Thursday, July 21, 2005

The brain-damaged economist

Neo-classical economists have long insisted that the profit motive, the self-interested behavior of individuals to maximize utility at the margins, is the key to understanding how markets work, and thus the moral foundation for any system of ethics in our market-worshipping society. And critics, from Marx on up, have long insisted that the rudimentary, one-dimensional psychology of humankind that emerges from this model is simplistic and insulting, a kind of bourgeois peversion of "man's species being." If humans are always predictable in this way, then they are basically evil from some theological points of view, incapable of unmotivated sacrifice and true goodness. Such a profit-fixated person is not only evil, he is, if recent "neuroeconomic research" disclosed in today's Wall Street Journal is to be believed, probably brain-damaged.

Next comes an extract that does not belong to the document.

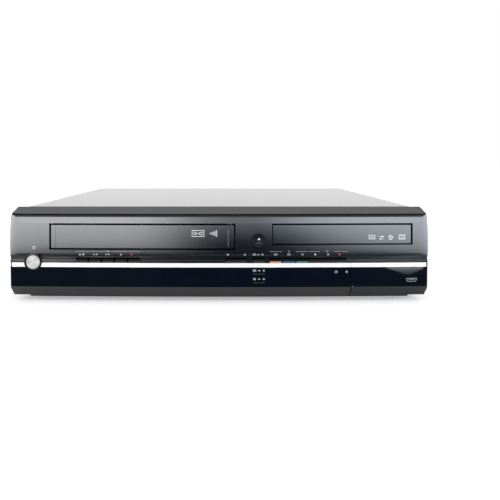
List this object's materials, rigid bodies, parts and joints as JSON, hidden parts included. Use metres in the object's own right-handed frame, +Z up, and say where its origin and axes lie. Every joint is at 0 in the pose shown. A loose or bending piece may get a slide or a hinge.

Puzzled by the question of "why don't people always act in their own self-interest when they make economic decisions" researchers gathered a cohort of unfortunate people who've suffered damage to the part of the brain that enables them to feel emotions (i.e. the soulful part of the brain) and had them reenact market behavior by playing gambling games (researchers know, if mutual-fund investors don't, that investment is essentially a serious of gambles and probability calculations) and found that having no emotions is a requirement to make efficient financial decisions. Non-brain-damaged people feel fear and satisfaction, emotions that have nothing to do with singlemindedly pursuing more utility. Since the theory must be correct, actual human behavior must obviously be conformed to suit it, so perhaps researchers will next develop a surgical procedure investment bankers can have to remove the emotional center from their brain, so they can be more thoroughly human in the eyes of the economist.